» **WRITTEN TASK**
What is needed is an exact copy of the lines from the one containing "add_sleeve()" to the one containing "bpy.context.scene.collection.objects.link(empty)", both lines included, and no other lines.

» **ROWS**

-------

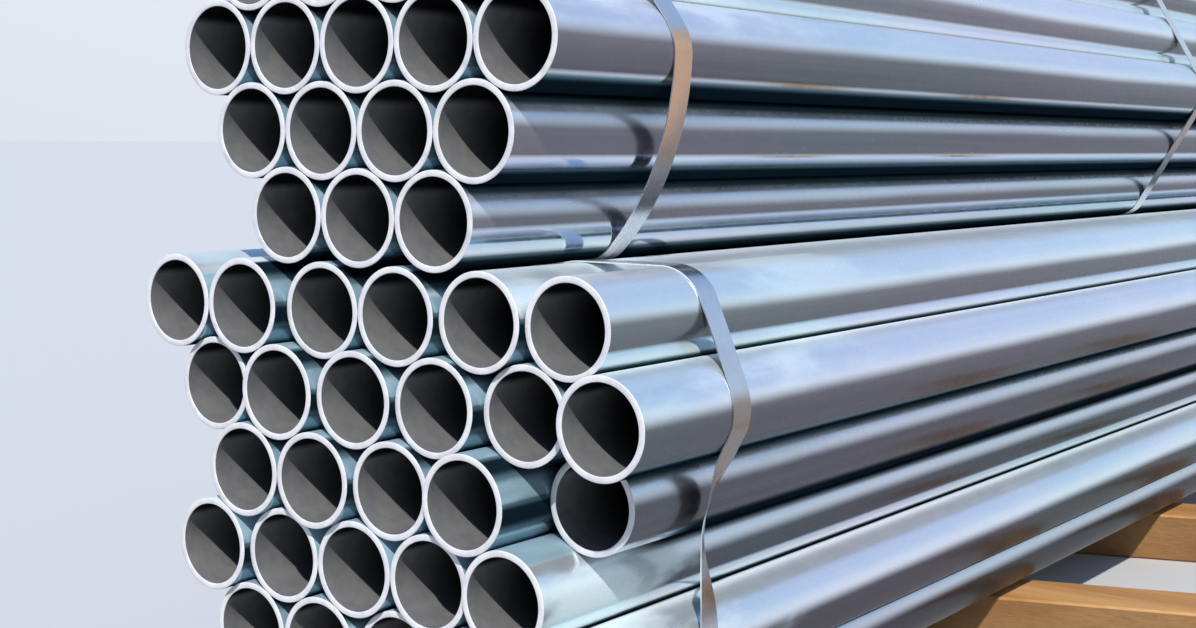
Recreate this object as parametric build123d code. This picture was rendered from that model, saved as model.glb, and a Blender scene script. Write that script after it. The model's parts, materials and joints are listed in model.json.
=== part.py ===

-------

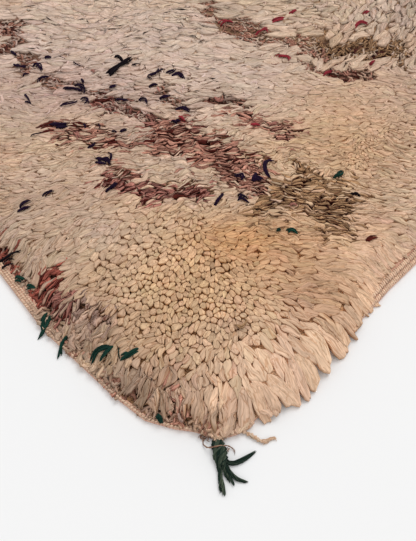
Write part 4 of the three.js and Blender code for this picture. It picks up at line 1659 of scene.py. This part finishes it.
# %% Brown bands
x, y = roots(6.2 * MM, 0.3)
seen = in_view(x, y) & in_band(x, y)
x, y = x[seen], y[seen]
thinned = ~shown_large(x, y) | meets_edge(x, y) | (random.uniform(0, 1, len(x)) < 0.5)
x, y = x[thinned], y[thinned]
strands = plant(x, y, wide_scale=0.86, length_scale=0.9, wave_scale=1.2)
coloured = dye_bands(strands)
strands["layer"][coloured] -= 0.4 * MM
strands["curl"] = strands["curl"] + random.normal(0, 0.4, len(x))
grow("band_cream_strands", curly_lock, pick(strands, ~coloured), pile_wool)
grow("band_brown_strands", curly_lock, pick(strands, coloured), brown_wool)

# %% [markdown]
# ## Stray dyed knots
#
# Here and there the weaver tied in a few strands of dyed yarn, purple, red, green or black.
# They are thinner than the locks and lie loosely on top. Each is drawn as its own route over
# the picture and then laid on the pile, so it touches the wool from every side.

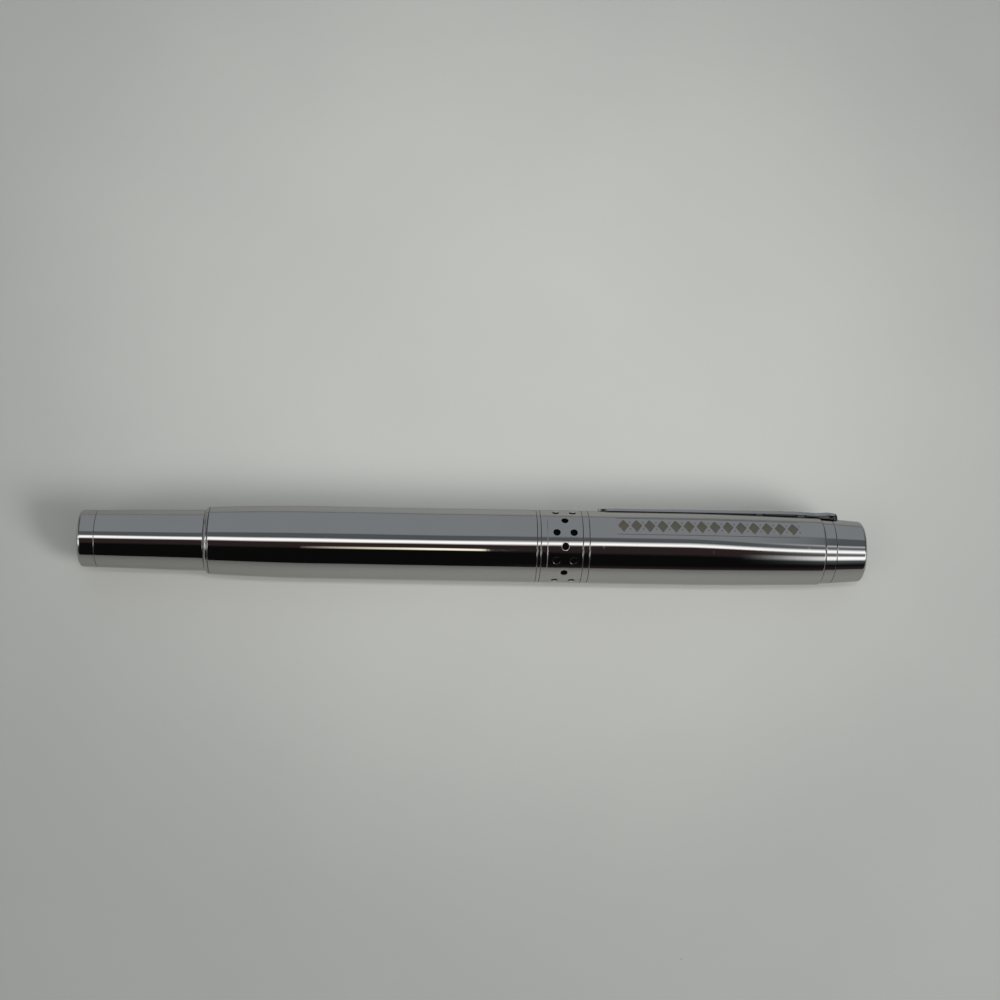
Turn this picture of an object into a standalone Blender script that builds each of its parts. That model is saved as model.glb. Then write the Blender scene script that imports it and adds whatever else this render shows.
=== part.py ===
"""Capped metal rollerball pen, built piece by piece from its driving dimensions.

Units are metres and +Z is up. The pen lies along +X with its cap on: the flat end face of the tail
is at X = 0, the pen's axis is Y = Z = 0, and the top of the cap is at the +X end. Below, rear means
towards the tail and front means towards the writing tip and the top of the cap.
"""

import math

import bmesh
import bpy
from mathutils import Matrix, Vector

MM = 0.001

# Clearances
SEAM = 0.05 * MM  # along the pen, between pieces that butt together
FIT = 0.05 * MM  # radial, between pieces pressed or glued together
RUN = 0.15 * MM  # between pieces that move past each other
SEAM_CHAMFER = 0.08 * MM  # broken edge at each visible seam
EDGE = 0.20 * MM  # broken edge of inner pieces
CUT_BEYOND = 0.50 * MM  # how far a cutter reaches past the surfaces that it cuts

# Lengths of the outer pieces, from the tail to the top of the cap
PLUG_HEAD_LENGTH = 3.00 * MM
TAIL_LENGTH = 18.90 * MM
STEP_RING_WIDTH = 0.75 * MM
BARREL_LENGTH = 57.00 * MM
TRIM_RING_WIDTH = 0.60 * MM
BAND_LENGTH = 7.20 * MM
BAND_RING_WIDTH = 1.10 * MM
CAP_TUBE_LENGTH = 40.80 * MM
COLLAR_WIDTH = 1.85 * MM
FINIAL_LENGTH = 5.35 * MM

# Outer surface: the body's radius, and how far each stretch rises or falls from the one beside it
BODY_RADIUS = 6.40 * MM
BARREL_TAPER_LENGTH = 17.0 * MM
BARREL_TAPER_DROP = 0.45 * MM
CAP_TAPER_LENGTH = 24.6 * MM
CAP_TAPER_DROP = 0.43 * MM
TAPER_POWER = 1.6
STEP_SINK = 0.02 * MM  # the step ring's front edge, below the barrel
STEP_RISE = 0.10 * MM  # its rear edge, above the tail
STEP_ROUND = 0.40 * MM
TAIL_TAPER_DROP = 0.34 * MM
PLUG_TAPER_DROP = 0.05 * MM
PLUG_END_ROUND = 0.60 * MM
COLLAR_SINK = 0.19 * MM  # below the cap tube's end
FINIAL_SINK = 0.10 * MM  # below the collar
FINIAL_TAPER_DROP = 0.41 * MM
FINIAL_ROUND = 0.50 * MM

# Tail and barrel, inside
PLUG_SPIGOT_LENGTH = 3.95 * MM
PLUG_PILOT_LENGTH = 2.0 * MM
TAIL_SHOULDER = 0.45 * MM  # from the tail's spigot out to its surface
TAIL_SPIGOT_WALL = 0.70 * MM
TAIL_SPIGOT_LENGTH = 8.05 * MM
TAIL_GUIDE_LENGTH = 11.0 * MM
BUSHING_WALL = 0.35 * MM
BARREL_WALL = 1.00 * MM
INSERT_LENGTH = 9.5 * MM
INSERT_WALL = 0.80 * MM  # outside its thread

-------

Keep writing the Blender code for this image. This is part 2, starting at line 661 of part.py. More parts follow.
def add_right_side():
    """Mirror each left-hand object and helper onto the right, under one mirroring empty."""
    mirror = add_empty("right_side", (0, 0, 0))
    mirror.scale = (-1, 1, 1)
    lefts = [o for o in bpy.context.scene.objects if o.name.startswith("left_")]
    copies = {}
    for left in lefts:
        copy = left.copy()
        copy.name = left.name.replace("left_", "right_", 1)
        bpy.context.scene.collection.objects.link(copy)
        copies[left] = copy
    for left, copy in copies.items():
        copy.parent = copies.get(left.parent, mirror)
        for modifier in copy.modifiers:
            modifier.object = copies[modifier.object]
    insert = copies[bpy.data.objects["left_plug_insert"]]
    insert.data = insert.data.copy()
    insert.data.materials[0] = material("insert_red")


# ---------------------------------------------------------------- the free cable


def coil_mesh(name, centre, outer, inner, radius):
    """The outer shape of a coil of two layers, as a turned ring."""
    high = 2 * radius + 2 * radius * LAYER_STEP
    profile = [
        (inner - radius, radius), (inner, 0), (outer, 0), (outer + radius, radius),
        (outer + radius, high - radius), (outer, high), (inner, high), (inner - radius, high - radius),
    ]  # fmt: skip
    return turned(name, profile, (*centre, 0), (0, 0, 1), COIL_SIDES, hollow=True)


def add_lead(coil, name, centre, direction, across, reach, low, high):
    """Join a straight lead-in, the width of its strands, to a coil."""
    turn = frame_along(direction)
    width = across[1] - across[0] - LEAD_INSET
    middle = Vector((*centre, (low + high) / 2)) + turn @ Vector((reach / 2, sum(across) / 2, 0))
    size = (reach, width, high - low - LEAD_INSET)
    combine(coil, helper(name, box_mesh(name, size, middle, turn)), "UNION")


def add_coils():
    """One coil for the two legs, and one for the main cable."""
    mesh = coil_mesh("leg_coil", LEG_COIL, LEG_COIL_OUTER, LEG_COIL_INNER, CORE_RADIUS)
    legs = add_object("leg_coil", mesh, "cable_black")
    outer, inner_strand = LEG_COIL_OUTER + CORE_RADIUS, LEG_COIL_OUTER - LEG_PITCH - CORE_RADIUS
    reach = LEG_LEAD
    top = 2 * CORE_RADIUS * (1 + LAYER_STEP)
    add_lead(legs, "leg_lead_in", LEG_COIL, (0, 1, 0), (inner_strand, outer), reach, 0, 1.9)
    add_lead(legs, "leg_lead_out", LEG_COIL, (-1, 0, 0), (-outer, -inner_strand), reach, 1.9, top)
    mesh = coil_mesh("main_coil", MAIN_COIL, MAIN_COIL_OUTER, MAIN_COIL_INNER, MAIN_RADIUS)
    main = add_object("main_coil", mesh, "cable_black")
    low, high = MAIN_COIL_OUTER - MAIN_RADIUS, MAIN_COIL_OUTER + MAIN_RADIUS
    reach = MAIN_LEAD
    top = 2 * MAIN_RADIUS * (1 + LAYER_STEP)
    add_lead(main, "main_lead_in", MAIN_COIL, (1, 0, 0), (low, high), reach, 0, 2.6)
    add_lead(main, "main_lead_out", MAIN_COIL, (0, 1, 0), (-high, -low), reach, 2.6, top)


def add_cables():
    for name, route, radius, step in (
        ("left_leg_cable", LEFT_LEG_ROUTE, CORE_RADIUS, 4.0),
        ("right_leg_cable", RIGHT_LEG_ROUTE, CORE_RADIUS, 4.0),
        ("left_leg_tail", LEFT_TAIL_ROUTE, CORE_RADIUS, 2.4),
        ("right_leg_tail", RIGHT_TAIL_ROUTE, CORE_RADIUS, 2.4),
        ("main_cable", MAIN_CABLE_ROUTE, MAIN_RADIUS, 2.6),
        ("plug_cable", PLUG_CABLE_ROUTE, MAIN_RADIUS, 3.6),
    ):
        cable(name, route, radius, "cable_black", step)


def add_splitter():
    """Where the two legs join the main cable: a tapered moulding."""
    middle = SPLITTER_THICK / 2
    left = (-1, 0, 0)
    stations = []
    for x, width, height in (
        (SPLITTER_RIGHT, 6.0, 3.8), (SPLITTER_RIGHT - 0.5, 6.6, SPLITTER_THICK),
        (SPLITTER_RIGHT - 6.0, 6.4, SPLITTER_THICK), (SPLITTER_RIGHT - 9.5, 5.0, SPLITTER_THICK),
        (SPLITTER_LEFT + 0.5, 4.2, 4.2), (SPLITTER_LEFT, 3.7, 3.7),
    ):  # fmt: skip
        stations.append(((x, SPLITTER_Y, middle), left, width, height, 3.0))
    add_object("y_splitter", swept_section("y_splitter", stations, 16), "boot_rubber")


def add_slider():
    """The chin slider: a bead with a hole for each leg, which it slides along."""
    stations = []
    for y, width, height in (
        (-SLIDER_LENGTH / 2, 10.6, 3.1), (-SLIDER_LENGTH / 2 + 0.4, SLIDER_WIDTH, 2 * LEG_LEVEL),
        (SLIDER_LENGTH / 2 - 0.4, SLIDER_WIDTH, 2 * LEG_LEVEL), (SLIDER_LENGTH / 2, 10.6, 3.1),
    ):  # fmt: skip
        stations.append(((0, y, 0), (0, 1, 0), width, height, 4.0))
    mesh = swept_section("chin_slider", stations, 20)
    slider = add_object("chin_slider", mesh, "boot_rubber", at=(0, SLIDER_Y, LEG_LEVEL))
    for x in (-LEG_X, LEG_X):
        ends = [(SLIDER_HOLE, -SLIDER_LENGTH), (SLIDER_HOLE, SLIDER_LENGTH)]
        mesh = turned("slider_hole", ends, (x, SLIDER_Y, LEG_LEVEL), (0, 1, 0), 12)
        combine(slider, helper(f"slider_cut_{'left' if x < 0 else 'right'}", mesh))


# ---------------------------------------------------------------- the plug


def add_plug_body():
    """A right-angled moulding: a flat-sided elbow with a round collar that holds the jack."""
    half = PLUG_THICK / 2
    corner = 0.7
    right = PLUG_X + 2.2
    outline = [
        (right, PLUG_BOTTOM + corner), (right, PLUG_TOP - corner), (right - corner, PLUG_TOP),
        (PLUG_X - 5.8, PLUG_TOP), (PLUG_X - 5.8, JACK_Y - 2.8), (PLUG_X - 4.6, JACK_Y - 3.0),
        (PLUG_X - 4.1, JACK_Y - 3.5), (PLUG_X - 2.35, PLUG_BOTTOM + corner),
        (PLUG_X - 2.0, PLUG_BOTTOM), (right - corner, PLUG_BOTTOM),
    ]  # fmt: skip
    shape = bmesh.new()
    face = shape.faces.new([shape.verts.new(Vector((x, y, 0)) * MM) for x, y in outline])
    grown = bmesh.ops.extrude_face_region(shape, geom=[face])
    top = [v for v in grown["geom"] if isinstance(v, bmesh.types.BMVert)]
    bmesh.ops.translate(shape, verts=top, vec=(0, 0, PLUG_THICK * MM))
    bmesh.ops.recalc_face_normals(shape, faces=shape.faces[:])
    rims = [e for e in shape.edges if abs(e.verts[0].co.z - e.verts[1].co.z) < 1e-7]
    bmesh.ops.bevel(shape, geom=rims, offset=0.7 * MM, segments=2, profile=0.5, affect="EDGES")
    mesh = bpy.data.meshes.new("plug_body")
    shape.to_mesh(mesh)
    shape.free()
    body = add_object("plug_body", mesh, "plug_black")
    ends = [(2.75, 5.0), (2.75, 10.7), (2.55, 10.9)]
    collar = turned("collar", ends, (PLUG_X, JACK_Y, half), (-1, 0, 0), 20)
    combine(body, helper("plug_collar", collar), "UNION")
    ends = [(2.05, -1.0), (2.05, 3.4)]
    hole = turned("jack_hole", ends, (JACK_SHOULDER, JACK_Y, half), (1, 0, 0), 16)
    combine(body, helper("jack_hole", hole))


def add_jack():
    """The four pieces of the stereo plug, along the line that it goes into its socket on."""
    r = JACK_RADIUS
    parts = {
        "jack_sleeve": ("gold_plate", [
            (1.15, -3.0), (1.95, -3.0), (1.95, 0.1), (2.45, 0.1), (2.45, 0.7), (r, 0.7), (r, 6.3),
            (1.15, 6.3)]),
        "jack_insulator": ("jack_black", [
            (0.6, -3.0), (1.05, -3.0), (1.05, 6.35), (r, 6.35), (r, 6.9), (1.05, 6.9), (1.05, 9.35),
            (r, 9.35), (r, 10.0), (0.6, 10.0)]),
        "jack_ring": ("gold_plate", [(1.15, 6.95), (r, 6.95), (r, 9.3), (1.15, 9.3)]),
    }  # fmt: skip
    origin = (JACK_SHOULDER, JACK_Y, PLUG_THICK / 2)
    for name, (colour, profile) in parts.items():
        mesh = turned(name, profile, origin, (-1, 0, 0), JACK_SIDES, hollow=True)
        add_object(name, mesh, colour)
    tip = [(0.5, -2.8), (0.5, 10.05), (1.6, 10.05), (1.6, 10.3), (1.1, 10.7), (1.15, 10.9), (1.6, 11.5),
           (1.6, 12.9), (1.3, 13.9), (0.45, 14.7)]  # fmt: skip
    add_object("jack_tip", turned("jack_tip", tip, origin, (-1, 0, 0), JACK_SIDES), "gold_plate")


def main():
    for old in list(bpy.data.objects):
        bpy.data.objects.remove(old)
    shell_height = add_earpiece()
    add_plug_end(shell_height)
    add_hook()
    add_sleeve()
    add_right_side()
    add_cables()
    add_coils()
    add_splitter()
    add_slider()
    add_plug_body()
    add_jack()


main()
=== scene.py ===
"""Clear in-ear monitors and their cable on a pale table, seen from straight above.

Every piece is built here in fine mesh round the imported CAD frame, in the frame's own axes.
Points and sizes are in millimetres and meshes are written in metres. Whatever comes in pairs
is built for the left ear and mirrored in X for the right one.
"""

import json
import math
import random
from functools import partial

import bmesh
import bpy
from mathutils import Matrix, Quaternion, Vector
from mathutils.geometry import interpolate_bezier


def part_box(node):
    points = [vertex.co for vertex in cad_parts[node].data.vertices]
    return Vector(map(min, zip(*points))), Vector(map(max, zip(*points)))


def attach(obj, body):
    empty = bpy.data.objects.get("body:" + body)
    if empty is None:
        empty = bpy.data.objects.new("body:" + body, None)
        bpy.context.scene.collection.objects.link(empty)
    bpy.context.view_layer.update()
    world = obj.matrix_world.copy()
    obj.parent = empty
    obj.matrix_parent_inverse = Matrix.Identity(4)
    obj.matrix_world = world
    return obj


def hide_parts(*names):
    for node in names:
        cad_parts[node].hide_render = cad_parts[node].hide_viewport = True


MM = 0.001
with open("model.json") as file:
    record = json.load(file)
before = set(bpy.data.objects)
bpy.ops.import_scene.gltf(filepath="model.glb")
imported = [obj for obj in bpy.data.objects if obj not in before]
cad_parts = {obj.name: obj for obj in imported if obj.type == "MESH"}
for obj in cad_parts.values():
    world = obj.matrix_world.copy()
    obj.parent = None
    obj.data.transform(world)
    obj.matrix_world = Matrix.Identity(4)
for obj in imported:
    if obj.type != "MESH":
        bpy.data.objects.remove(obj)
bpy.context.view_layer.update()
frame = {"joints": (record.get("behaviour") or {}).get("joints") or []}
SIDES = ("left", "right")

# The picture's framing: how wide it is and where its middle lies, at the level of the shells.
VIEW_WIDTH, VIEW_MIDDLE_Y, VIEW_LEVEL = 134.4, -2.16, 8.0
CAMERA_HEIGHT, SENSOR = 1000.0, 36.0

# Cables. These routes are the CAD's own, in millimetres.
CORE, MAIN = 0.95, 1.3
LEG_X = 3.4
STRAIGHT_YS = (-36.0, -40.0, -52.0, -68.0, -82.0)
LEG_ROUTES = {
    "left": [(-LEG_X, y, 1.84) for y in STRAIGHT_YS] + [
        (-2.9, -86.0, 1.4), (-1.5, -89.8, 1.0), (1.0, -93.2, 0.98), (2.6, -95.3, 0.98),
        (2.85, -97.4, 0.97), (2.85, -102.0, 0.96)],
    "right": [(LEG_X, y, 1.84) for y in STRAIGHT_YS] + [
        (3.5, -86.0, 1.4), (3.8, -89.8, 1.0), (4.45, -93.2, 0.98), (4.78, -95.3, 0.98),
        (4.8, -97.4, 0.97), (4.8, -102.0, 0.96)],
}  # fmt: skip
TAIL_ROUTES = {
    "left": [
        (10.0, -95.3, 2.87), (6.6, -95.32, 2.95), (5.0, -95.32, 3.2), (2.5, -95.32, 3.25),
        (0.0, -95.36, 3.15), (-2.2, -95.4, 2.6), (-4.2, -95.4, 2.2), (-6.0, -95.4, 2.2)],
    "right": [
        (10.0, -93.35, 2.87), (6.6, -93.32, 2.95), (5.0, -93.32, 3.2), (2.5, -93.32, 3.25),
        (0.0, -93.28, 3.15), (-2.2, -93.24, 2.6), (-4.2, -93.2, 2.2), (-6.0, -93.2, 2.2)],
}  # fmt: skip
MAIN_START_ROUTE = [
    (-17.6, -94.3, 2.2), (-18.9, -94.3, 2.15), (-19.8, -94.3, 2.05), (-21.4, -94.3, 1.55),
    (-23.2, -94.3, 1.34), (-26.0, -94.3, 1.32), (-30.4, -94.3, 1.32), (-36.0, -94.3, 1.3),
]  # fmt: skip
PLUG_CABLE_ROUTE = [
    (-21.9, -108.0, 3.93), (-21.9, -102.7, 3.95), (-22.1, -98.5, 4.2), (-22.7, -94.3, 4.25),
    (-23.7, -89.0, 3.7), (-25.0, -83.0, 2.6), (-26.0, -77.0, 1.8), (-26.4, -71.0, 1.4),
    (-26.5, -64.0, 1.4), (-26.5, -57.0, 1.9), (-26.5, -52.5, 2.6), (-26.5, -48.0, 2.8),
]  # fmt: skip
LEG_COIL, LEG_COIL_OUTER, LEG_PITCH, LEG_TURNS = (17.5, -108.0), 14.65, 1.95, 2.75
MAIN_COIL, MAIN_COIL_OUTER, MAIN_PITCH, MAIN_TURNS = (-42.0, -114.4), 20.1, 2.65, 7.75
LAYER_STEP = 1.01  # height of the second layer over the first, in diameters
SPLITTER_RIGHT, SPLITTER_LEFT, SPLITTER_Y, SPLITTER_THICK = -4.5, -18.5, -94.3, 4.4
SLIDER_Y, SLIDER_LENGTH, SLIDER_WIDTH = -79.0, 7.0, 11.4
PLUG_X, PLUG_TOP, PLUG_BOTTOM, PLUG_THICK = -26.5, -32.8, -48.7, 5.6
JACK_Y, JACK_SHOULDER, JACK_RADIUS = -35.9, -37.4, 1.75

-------

» **PROBLEM SOLUTION**
    add_sleeve()
    add_right_side()
    add_cables()
    add_coils()
    add_splitter()
    add_slider()
    add_plug_body()
    add_jack()


main()
=== scene.py ===
"""Clear in-ear monitors and their cable on a pale table, seen from straight above.

Every piece is built here in fine mesh round the imported CAD frame, in the frame's own axes.
Points and sizes are in millimetres and meshes are written in metres. Whatever comes in pairs
is built for the left ear and mirrored in X for the right one.
"""

import json
import math
import random
from functools import partial

import bmesh
import bpy
from mathutils import Matrix, Quaternion, Vector
from mathutils.geometry import interpolate_bezier


def part_box(node):
    points = [vertex.co for vertex in cad_parts[node].data.vertices]
    return Vector(map(min, zip(*points))), Vector(map(max, zip(*points)))


def attach(obj, body):
    empty = bpy.data.objects.get("body:" + body)
    if empty is None:
        empty = bpy.data.objects.new("body:" + body, None)
        bpy.context.scene.collection.objects.link(empty)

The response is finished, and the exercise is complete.